Blizzard Entertainment

My one regret is that World of Warcraft expects me to look outside the game for so much lore. Players who are aggressively on auto-pilot may find themselves asking questions and getting lost.

Still, it certainly helps that Battle for Azeroth takes players out of space and puts them in new, more humble frontiers. In trying to gain the trust of the Kul Tiran people, I’m working through some short stories in Tiragarde Sound, and the highlights have included getting to the bottom of a mystery surrounding a logging company under siege and using a lord’s prized steed to protect his estate from invading forces. After the dizzying heights of Legion, where the game asked me to grapple with questions like “Should Illidan Stormrage have given up his agency and sacrificed his free will to allow Xe’ra the Naaru to forcibly bind him to the Light?” it’s fun to go back to the series’ roots. We’re back to concrete concerns, like supply lines and building navies and dealing with malicious political advisers.

Will I ever go back to my younger habits of sinking days and weeks into World of Warcraft? No, I don’t have to anymore. I can see the raid content through a convenient in-game menu and a couple of hours of time; I don’t have to gear up and coordinate with 24 other players to work through a raid.
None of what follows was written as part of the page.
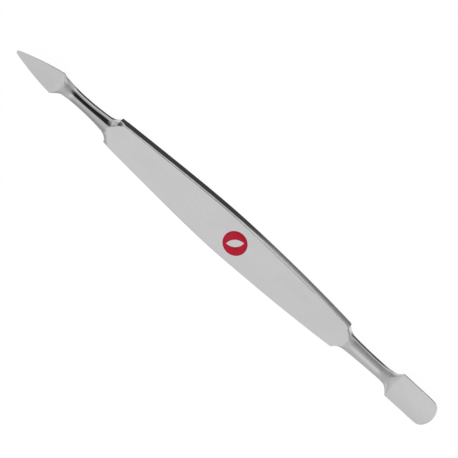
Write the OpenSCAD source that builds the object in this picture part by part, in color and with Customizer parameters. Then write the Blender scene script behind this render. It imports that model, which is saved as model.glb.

I don’t have to spend hours in Felwood farming herbs for a resistance elixir anymore. I’ve grown up, and so has World of Warcraft. There’ll always be a young-feeling perspective to the tales the game spins of helpful dinosaur gods, undead advisors unleashing plagues and midnight jailbreaks, but despite the continued adherence to the rule of cool, World of Warcraft feels like it understands me better than most games out there. If I ever need to unwind and decompress for an hour, Azeroth has become one of the most appealing places to go.